Does just replacing the $i$ ( $=\sqrt{-1}$ ) by $-i$ everywhere give the complex conjugate of any complex number of a function? Will that be the same as changing the sign of imaginary part of the finally computed complex value?

Answer 1

Let $f(z) = i z$. You're proposing writing $$ g(z) = (-i) z $$ and hoping that's the complex conjugate of $f$. Let's see it in parts. We have $$ f(a + bi) = i(a + bi) = ai -b = -b + ai\\ g(a + bi) = -ai + b = b - ai $$ But $\overline{-b + ai}$ is not $b - ai$, but is actually $-b - ai$.

So no, your proposed approach does not work, even for this very simple function.

Answer 2

I'm guessing what you mean is: Is $f(\overline z) = \overline {f(z)}$ for every function $f$ and every complex number $z.$ That is false.
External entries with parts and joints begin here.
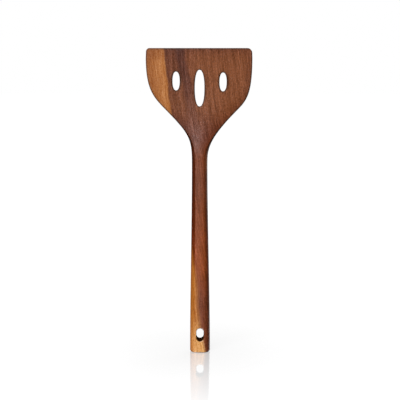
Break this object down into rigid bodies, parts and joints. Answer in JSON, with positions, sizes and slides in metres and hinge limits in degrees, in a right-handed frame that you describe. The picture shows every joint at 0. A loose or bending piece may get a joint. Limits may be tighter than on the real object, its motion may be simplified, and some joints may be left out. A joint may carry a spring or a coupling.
{
  "type": "slotted wooden spatula",
  "caption": "Flat wooden kitchen spatula: wide slotted blade with a straight working edge, sloping shoulders, and a long rounded handle with a hang hole.",
  "frame": {"origin": "middle of the flat end of the handle's butt", "axes": "+Z along the handle from the butt to the working edge, -Y out of the front face, +Y out of the flat back"},
  "size_m": [0.104, 0.014, 0.305],
  "materials": {
    "oiled_wood": "oiled satin heartwood with a band of golden sapwood"
  },
  "bodies": {
    "root": {"spatula": "oiled_wood"}
  },
  "joints": []
}
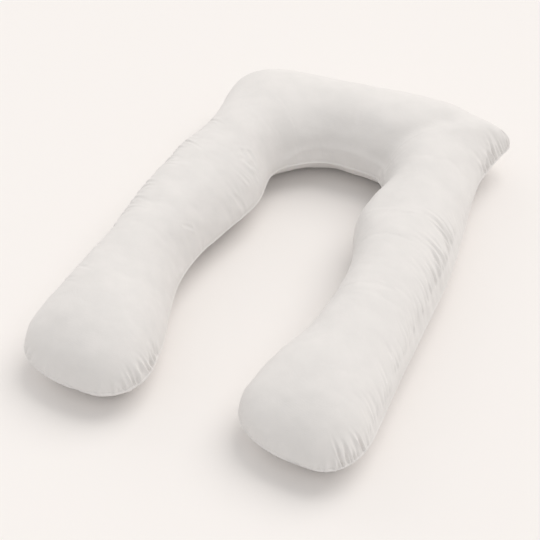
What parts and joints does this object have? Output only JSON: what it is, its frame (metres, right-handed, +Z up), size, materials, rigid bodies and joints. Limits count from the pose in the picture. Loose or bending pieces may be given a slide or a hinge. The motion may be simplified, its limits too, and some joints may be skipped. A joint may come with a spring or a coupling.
{
  "type": "u-shaped body pillow",
  "caption": "U-shaped body pillow: full rounded legs joined by a curved bar, filled, with off-white cotton top and bottom panels sewn together along a perimeter seam.",
  "frame": {"origin": "on the surface the pillow lies on, under the middle of its outline", "axes": "+Z up, +Y along the legs towards the bar that joins them, +X to the right"},
  "size_m": [0.802, 1.1824, 0.1889],
  "materials": {
    "cotton": "matt off-white cotton, fine plain weave"
  },
  "bodies": {
    "root": {"pillow": "cotton"}
  },
  "joints": []
}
For example, suppose \begin{align} f(z)=i|z|. \\[8pt] \text{Then } f(i)= i|i| = i\cdot 1 & = i \\[4pt] \text{and } f(-i) = i\left|-i\right| = i\cdot1 & =i \ne -i. \end{align}

However if $f$ is differentiable on its domain and its domain is an open set in $\mathbb C$ and $f(z)$ is real whenever $f$ is real, then $f(\overline z) = \overline {f(z)}$ for every complex $z.$